### WORK TO BE COMPLETED
Every line must be returned precisely as it is written.

********

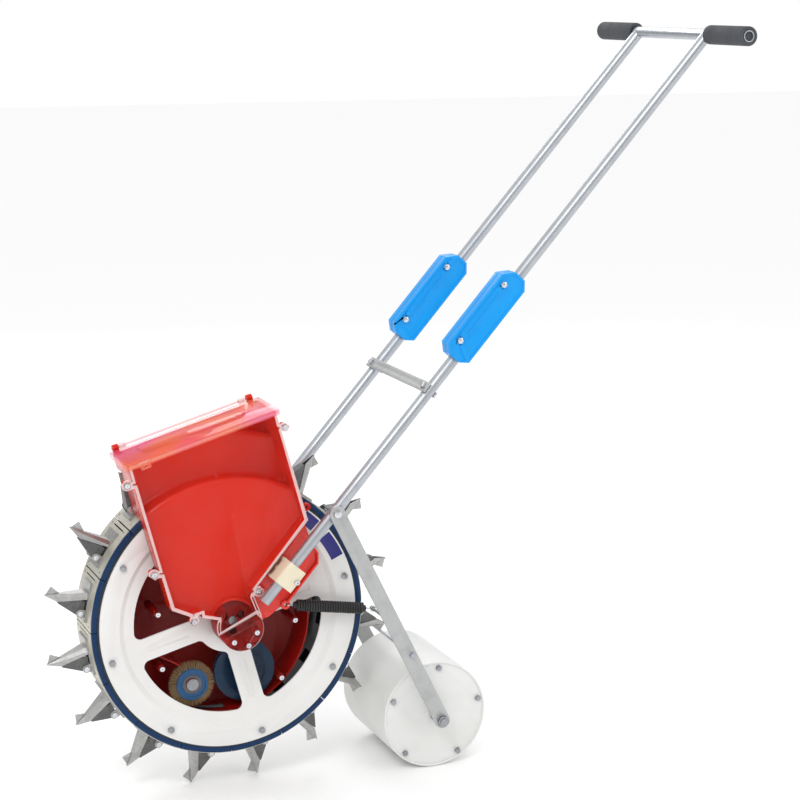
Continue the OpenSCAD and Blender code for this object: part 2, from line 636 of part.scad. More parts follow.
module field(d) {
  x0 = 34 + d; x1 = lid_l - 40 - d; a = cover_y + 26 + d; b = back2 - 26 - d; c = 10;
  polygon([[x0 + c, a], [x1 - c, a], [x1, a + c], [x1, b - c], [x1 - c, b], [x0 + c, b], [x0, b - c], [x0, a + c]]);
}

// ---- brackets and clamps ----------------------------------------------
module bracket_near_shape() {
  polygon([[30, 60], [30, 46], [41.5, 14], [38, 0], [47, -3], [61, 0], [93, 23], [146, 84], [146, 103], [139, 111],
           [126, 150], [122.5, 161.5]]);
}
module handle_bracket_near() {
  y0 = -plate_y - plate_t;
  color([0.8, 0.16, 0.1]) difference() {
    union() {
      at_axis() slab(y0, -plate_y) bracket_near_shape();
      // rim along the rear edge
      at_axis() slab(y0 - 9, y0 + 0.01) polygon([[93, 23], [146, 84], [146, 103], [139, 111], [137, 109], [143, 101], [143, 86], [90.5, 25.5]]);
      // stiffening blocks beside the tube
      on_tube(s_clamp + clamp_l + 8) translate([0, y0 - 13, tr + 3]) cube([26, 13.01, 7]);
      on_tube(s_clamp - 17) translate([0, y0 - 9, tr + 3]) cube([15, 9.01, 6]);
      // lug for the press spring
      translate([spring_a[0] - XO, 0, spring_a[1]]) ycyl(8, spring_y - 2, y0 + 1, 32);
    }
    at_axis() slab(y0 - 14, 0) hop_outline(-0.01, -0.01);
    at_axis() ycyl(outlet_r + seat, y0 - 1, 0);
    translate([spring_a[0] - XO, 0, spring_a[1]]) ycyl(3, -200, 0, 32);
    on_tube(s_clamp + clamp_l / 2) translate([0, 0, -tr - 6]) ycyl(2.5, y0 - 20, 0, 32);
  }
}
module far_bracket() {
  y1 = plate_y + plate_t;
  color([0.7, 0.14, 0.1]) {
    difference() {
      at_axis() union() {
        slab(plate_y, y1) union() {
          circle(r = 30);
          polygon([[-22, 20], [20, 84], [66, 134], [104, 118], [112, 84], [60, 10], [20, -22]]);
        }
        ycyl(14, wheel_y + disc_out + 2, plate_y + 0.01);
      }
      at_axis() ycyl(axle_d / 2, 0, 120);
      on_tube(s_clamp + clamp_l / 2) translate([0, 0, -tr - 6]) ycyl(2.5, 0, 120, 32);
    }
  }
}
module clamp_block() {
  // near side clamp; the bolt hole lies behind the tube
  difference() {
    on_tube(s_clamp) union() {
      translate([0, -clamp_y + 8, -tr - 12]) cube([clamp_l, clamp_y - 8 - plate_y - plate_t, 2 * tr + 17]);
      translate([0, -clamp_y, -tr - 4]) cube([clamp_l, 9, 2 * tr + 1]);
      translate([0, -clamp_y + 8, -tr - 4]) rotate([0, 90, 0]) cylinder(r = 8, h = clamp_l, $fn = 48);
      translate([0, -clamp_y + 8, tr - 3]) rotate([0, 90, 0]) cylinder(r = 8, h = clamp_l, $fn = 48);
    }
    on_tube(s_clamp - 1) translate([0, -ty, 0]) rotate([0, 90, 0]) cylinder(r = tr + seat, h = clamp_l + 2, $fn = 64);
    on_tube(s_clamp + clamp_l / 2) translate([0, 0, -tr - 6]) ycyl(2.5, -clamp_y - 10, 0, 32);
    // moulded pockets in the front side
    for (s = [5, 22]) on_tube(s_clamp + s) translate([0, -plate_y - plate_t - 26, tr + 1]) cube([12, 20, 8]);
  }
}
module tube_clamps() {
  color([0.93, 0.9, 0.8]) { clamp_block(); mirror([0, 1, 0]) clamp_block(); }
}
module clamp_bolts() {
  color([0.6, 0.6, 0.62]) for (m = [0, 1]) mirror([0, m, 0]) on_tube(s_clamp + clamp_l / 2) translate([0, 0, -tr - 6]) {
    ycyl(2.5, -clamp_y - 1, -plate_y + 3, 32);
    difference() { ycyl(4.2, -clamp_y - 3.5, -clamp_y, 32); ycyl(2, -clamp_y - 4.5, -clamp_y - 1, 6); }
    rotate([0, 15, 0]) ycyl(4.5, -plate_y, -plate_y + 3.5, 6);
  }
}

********

### EXPECTED ANSWER
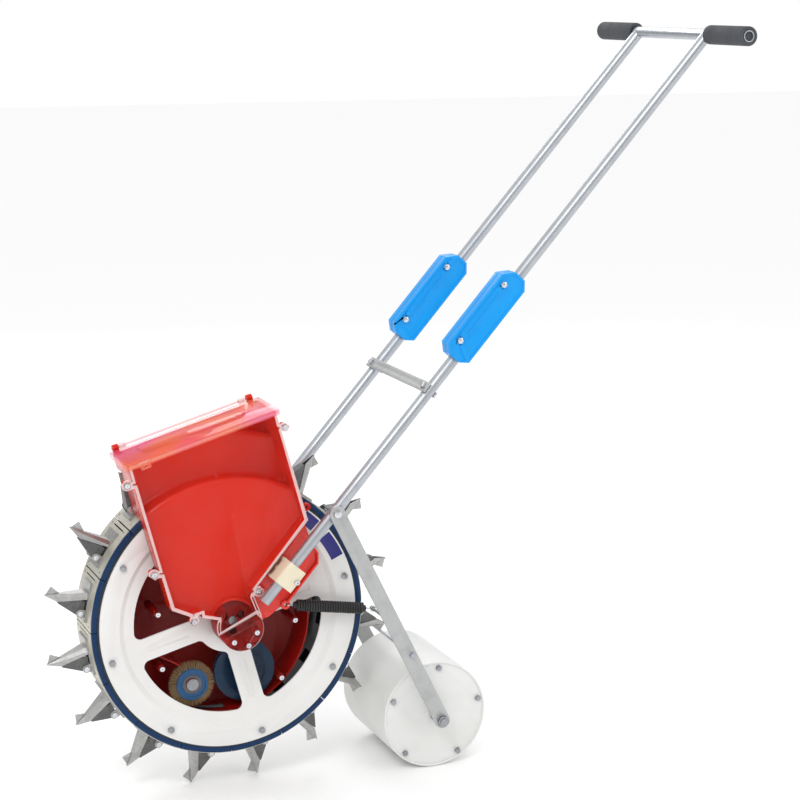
Continue the OpenSCAD and Blender code for this object: part 2, from line 636 of part.scad. More parts follow.
module field(d) {
  x0 = 34 + d; x1 = lid_l - 40 - d; a = cover_y + 26 + d; b = back2 - 26 - d; c = 10;
  polygon([[x0 + c, a], [x1 - c, a], [x1, a + c], [x1, b - c], [x1 - c, b], [x0 + c, b], [x0, b - c], [x0, a + c]]);
}

// ---- brackets and clamps ----------------------------------------------
module bracket_near_shape() {
  polygon([[30, 60], [30, 46], [41.5, 14], [38, 0], [47, -3], [61, 0], [93, 23], [146, 84], [146, 103], [139, 111],
           [126, 150], [122.5, 161.5]]);
}
module handle_bracket_near() {
  y0 = -plate_y - plate_t;
  color([0.8, 0.16, 0.1]) difference() {
    union() {
      at_axis() slab(y0, -plate_y) bracket_near_shape();
      // rim along the rear edge
      at_axis() slab(y0 - 9, y0 + 0.01) polygon([[93, 23], [146, 84], [146, 103], [139, 111], [137, 109], [143, 101], [143, 86], [90.5, 25.5]]);
      // stiffening blocks beside the tube
      on_tube(s_clamp + clamp_l + 8) translate([0, y0 - 13, tr + 3]) cube([26, 13.01, 7]);
      on_tube(s_clamp - 17) translate([0, y0 - 9, tr + 3]) cube([15, 9.01, 6]);
      // lug for the press spring
      translate([spring_a[0] - XO, 0, spring_a[1]]) ycyl(8, spring_y - 2, y0 + 1, 32);
    }
    at_axis() slab(y0 - 14, 0) hop_outline(-0.01, -0.01);
    at_axis() ycyl(outlet_r + seat, y0 - 1, 0);
    translate([spring_a[0] - XO, 0, spring_a[1]]) ycyl(3, -200, 0, 32);
    on_tube(s_clamp + clamp_l / 2) translate([0, 0, -tr - 6]) ycyl(2.5, y0 - 20, 0, 32);
  }
}
module far_bracket() {
  y1 = plate_y + plate_t;
  color([0.7, 0.14, 0.1]) {
    difference() {
      at_axis() union() {
        slab(plate_y, y1) union() {
          circle(r = 30);
          polygon([[-22, 20], [20, 84], [66, 134], [104, 118], [112, 84], [60, 10], [20, -22]]);
        }
        ycyl(14, wheel_y + disc_out + 2, plate_y + 0.01);
      }
      at_axis() ycyl(axle_d / 2, 0, 120);
      on_tube(s_clamp + clamp_l / 2) translate([0, 0, -tr - 6]) ycyl(2.5, 0, 120, 32);
    }
  }
}
module clamp_block() {
  // near side clamp; the bolt hole lies behind the tube
  difference() {
    on_tube(s_clamp) union() {
      translate([0, -clamp_y + 8, -tr - 12]) cube([clamp_l, clamp_y - 8 - plate_y - plate_t, 2 * tr + 17]);
      translate([0, -clamp_y, -tr - 4]) cube([clamp_l, 9, 2 * tr + 1]);
      translate([0, -clamp_y + 8, -tr - 4]) rotate([0, 90, 0]) cylinder(r = 8, h = clamp_l, $fn = 48);
      translate([0, -clamp_y + 8, tr - 3]) rotate([0, 90, 0]) cylinder(r = 8, h = clamp_l, $fn = 48);
    }
    on_tube(s_clamp - 1) translate([0, -ty, 0]) rotate([0, 90, 0]) cylinder(r = tr + seat, h = clamp_l + 2, $fn = 64);
    on_tube(s_clamp + clamp_l / 2) translate([0, 0, -tr - 6]) ycyl(2.5, -clamp_y - 10, 0, 32);
    // moulded pockets in the front side
    for (s = [5, 22]) on_tube(s_clamp + s) translate([0, -plate_y - plate_t - 26, tr + 1]) cube([12, 20, 8]);
  }
}
module tube_clamps() {
  color([0.93, 0.9, 0.8]) { clamp_block(); mirror([0, 1, 0]) clamp_block(); }
}
module clamp_bolts() {
  color([0.6, 0.6, 0.62]) for (m = [0, 1]) mirror([0, m, 0]) on_tube(s_clamp + clamp_l / 2) translate([0, 0, -tr - 6]) {
    ycyl(2.5, -clamp_y - 1, -plate_y + 3, 32);
    difference() { ycyl(4.2, -clamp_y - 3.5, -clamp_y, 32); ycyl(2, -clamp_y - 4.5, -clamp_y - 1, 6); }
    rotate([0, 15, 0]) ycyl(4.5, -plate_y, -plate_y + 3.5, 6);
  }
}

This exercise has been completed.